Mestre CANOTILHO, em seu livro lançado no Brasil em 2008, “Estudos sobre Direitos Fundamentais”, considerou sete situações hipotéticas em que a liberdade está a colidir com outros direitos subjetivos ou posições jurídicas estatais, para analisar como o Direito positivo pode trazer uma solução algo razoável para cada uma dessas situações.

A primeira dessas situações hipotéticas diz respeito a um dirigente partidário que pretende realizar um comício eleitoral em praça pública de um município e não consegue autorização do Poder Público para que o possa fazer, surgindo aí um conflito entre o direito de liberdade partidária (e também das liberdades de expressão e  de propaganda eleitoral) e o poder de polícia de que é titular o Estado. É nesse contexto, pois, que CANOTILHO formula a questão que é nuclear em seu livro: “qual é o instrumento procedimental/processual célere e eficaz, ao dispor da organização partidária para assegurar, sem impedimentos, o exercício de direitos, liberdades e garantias constitucionalmente reconhecidos?”.

As outras hipotéticas situações operam com semelhante questão.

Esse livro tornou-se obra clássica no estudo dos inúmeros e diversificados conflitos que envolvem as liberdades que tendem a colidir entre si, o que antes de CANOTILHO havia percebido o genial filósofo, ISAIAH BERLIN, isso na década de cinquenta, quando afirmava que a liberdade tende a colidir e efetivamente colide com outros direitos, e por isso é necessário encontrar uma forma racional para a solução desses conflitos.

Convém assinalar que BERLIN não reconhecia no Direito  o local apropriado onde essa solução razoável poderia ser encontrada, conquanto frisasse que o Direito é o instrumento pelo qual essa solução pode ser aplicada à realidade material subjacente.

Destarte, como as liberdades colidem entre si, é indispensável fixar limites, e esses limites devem ser estabelecidos com base em uma solução razoável. Mas o que é “uma solução razoável?”. BERLIN não responde, os filósofos não respondem, e os juristas igualmente não o podem responder, porque a solução de cada caso depende necessariamente do exame das circunstâncias extraídas da realidade material subjacente.

Circunstâncias que devem ser consultadas para que, em primeiro lugar, possam conduzir a uma tentativa de harmonização entre as liberdades em conflito, evitando-se tanto quanto possível que uma liberdade oblitere a outra.

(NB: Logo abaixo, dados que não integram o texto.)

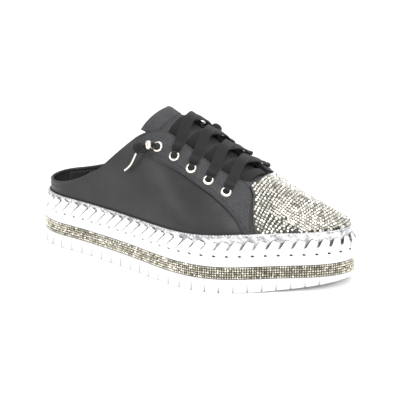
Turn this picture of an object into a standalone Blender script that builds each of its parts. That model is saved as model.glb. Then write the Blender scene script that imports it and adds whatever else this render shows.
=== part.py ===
"""A backless lace-up platform trainer for the right foot.

+X points to the toe, +Y to the wearer's left, +Z up, and the origin is under the
middle of the sole. Every size is in metres. The upper is one surface, worked out
from the sole's outline, a crown line and a fullness for each section, and every
panel, stay and strip that lies on it is cut from that same surface.
"""
import math

import bmesh
import bpy
import numpy as np

# Sole
SOLE_LENGTH = 0.262
BALL_WIDTH = 0.105
OUTSOLE_HEIGHT = 0.0107
BAND_HEIGHT = 0.0093
SOLE_HEIGHT = 0.0335
TOE_SPRING = 0.0072
SPRING_START = 0.058
TOE_TURN = 0.0106
HEEL_FULLNESS = 2.2
TOE_FULLNESS = 2.0
BAND_DEPTH = 0.0012
CUP_WALL = 0.0027
CUP_DEPTH = 0.0075
LUG_PITCH = 0.0114
LUG_GROOVE_WIDTH = 0.0017
LUG_GROOVE_DEPTH = 0.0024
LUG_GROOVE_HEIGHT = 0.0070
LUG_FREE_TOE = 0.012

# Whip stitch round the sole's top edge
STITCH_PITCH = 0.0095
STITCH_BASE = 0.0006
STITCH_RELIEF = 0.0011
STITCH_DROP = 0.0045
STITCH_CLIMB = 0.0042
STITCH_LEAN = 0.0056
STITCH_SEAT = 0.0014

# Upper
WALL = 0.0020
FEATHER_INSET = 0.0050
FOXING_SHOW = 0.0100
FOXING_THICKNESS = 0.0012
INSTEP_RISE = 0.0810
CORNER_RISE = 0.0737
CROWN_FRONT = 0.092
CROWN_BACK = 0.070
THROAT_GAP = 0.0200
THROAT_END = 0.060
THROAT_ROUND = 0.022
THROAT_TOP = -0.014
CAP_THICKNESS = 0.0010
STAY_THICKNESS = 0.0013
STAY_LEG_WIDTH = 0.0050
LEFT_DRAW = 0.72
TONGUE_THICKNESS = 0.0035
TONGUE_DEPTH = WALL + 0.0015
TONGUE_OVERLAP = 0.0050
TONGUE_TIP = -0.024
TONGUE_TIP_CURVE = 0.009
TONGUE_ROOT = 0.064
INSOLE_THICKNESS = 0.0035

# Lacing
EYELET_PAIRS = 5
EYELET_FIRST = -0.0125
EYELET_LAST = 0.0470
EYELET_FROM_CROWN = 0.0290
EYELET_SPREAD = 0.0040
EYELET_RADIUS = 0.0042
EYELET_BORE = 0.0021
EYELET_BARREL = 0.0027
EYELET_FLANGE = 0.0009
EYELET_BARREL_DROP = 0.0038
LACE_WIDTH = 0.0074
LACE_THICKNESS = 0.0016
LACE_LIFT = 0.0030
LACE_UNDER_LIFT = -0.0009
LACE_UNDER_SHIFT = 0.0062
LACE_UNDER_CLEAR = 0.0022
LACE_BAR_BACK = 0.0075
LACE_BAR_CLEAR = 0.0005
CORD_DIAMETER = 0.0034
KNOT_RADIUS = 0.0044
BEAD_RADIUS = 0.0036
BEAD_LENGTH = 0.0040
AGLET_DIAMETER = 0.0018

GAP = 0.0003
PANEL_GAP = 0.0005

# Shares of the sole's length, and half widths to each side as shares of the ball width.
OUTLINE = (
    # length, right side, left side
    (0.00, 0.277, 0.325),
    (0.14, 0.298, 0.334),
    (0.28, 0.367, 0.352),
    (0.42, 0.462, 0.362),
    (0.56, 0.567, 0.400),
    (0.70, 0.566, 0.448),
    (0.84, 0.421, 0.436),
    (1.00, 0.372, 0.361),
)
HEEL_ROUND = 0.14
TOE_ROUND = 0.29

# Sections of the upper: the strip's height over the sole as a share of FOXING_SHOW,
# the crown's rise over the strip as a share of INSTEP_RISE, how full the section is, and how
# much fuller it is on the left, where the foot is steeper.
SECTIONS = (
    # length, strip, crown, fullness, more on the left
    (0.00, 0.75, 1.050, 4.00, 0.00),
    (0.27, 0.70, 1.070, 2.60, 0.40),
    (0.37, 0.70, 1.050, 2.25, 0.90),
    (0.41, 0.70, 1.000, 2.00, 0.75),
    (0.50, 0.74, 0.852, 1.75, 0.60),
    (0.57, 0.80, 0.704, 1.62, 0.62),
    (0.66, 0.92, 0.507, 1.58, 0.34),
    (0.74, 1.05, 0.378, 1.38, -0.05),
    (0.84, 1.10, 0.232, 1.10, -0.03),
    (1.00, 1.12, 0.145, 1.06, 0.00),
)

# The crown line's sideways place, as a share of TOE_TURN.
CROWN_LINE = ((0.00, 0.0), (0.42, -0.10), (0.60, -0.10), (0.74, 0.20), (0.86, 0.66), (1.00, 1.0))

# The collar's height over the sole, as a share of CORNER_RISE.
COLLAR = (
    (0.02, 0.222), (0.06, 0.224), (0.115, 0.262), (0.16, 0.320), (0.20, 0.396), (0.25, 0.520),
    (0.31, 0.716), (0.355, 0.862), (0.382, 0.936), (0.405, 0.972), (0.431, 1.000), (0.450, 0.998),
)


def natural_spline(xs, ys):
    """A natural cubic curve through the points, as a function of x."""
    xs, ys = np.asarray(xs, float), np.asarray(ys, float)
    n = len(xs)
    h = np.diff(xs)
    matrix, side = np.eye(n), np.zeros(n)
    for i in range(1, n - 1):
        matrix[i, i - 1:i + 2] = h[i - 1], 2 * (h[i - 1] + h[i]), h[i]
        side[i] = 6 * ((ys[i + 1] - ys[i]) / h[i] - (ys[i] - ys[i - 1]) / h[i - 1])
    bend = np.linalg.solve(matrix, side)

    def value(x):
        x = np.clip(np.asarray(x, float), xs[0], xs[-1])
        i = np.clip(np.searchsorted(xs, x) - 1, 0, n - 2)
        a, b = xs[i + 1] - x, x - xs[i]
        cubic = (bend[i] * a ** 3 + bend[i + 1] * b ** 3) / (6 * h[i])
        line = (ys[i] / h[i] - bend[i] * h[i] / 6) * a + (ys[i + 1] / h[i] - bend[i + 1] * h[i] / 6) * b
        return cubic + line

    return value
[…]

Mas quando é impossível uma harmonização, uma das liberdades deve ser sacrificada, e para que isso ocorra é então indispensável buscar-se uma solução razoável. As circunstâncias da realidade material subjacente, tanto formam o material a ser consultado para a harmonização das liberdades, quanto formam o material com base no qual o Poder Judiciário deverá encontrar uma solução razoável.

Quando no exercício de uma determinada liberdade garantida pela lei seu titular sobre-exceda, sem justa razão,  os limites inerentes a essa liberdade,  então nesse caso não se trata de encontrar uma solução razoável, senão que garantir a prevalência do único direito subjetivo realmente existente, porque o outro direito, daquele que sobre-excedeu injustamente seus limites, esse direito não mais existe, e se não existe, não é caso de tentar harmonizá-lo com outra liberdade em conflito, senão que fazer aplicar a lei. Utilizemo-nos, a título de exemplo, da hipótese descrita por CANOTILHO, quanto ao comício eleitoral. Suponha-se que o dirigente partidário não pretenda respeitar  nenhuma norma que limite a forma pelo qual a comício pode ser realizado, agindo com violência contra o Poder Público. Nesse tipo de situação, não há dois direitos em conflito, porque a rigor não há conflito: há apenas um direito subjetivo que merece proteção, no caso, o do Estado. O outro direito, esse não mais existe porque seus limites foram ultrapassados em tão larga medida que desnaturou o próprio direito.